* BEGIN RECORDED INFORMATION *

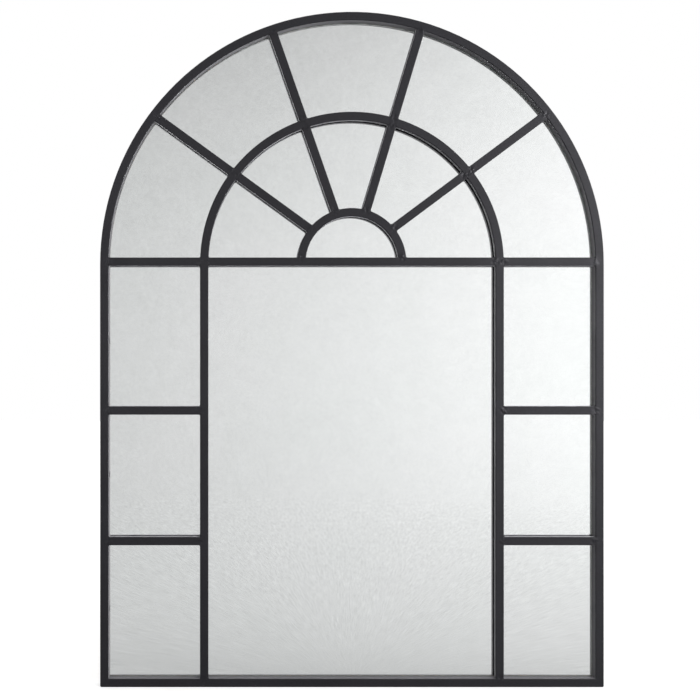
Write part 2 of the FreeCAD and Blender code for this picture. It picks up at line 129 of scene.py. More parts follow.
def addBlend(tree, first, second, share):
    # The first value has this share, and the second has the rest.
    return addMath(tree, "ADD", addMath(tree, "MULTIPLY", first, share),
                   addMath(tree, "MULTIPLY", second, 1 - share))


def addRelief(tree, shader, height, depth, under=None):
    relief = tree.nodes.new("ShaderNodeBump")
    relief.inputs["Distance"].default_value = depth
    relief.inputs["Strength"].default_value = 1.0
    tree.links.new(height, relief.inputs["Height"])
    if under:
        tree.links.new(under, relief.inputs["Normal"])
    tree.links.new(relief.outputs["Normal"], shader.inputs["Normal"])
    return relief.outputs["Normal"]


def wear(piece, material):
    piece.data.materials.clear()
    piece.data.materials.append(material)


# The black coat on all the steel tubes, tabs and welds.
coat = {
    "dark": (0.0020, 0.0019, 0.0028),
    "light": (0.0085, 0.0081, 0.0105),
    "toneSpan": (0.36, 0.64),  # of the noise, from dark to light
    "gloss": (0.42, 0.52),  # roughness, in the smoothest and the driest patches
    "ior": 1.35,
    "sheen": 1.0,
    "sheenRoughness": 0.35,
    "sheenTint": (0.95, 0.94, 1.0),
    "patchScale": 16,
    "patchShare": 0.35,  # of the tone; the mottle has the rest
    "mottleScale": 330,
    "mottleDepth": 0.00004,
    "grainScale": 900,
    "grainDepth": 0.000015,
    "weldReach": 0.0125,  # round each joint, where the weld was ground off by hand
    "weldScale": 140,
    "weldDepth": 0.0022,
    "weldGloss": 0.17,
}


def addWeldZone(tree, where):
    # 1 on a welded joint, falling to 0 a few millimetres away from it.
    nearest = 1.0
    for joint in listJoints():
        foot = meetingPoint(*joint)
        gap = tree.nodes.new("ShaderNodeVectorMath")
        gap.operation = "DISTANCE"
        gap.inputs[1].default_value = (foot.x, build["barFront"], foot.y)
        tree.links.new(where, gap.inputs[0])
        nearest = addMath(tree, "MINIMUM", gap.outputs["Value"], nearest)
    zone = addRange(tree, nearest, 1.0, 0.0, 0.0, coat["weldReach"])
    zone.node.interpolation_type = "SMOOTHSTEP"
    return zone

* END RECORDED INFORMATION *

_WHAT THIS TASK INVOLVES_
Exactly repeat the lines running from the top of the listing to the line bearing "1 - share))", both of those lines included, and only them.

_THE OUTPUT_
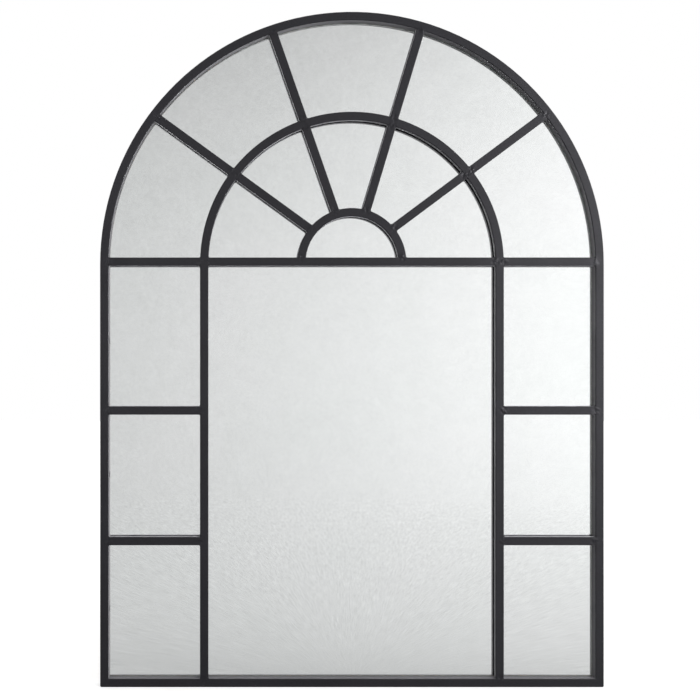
Write part 2 of the FreeCAD and Blender code for this picture. It picks up at line 129 of scene.py. More parts follow.
def addBlend(tree, first, second, share):
    # The first value has this share, and the second has the rest.
    return addMath(tree, "ADD", addMath(tree, "MULTIPLY", first, share),
                   addMath(tree, "MULTIPLY", second, 1 - share))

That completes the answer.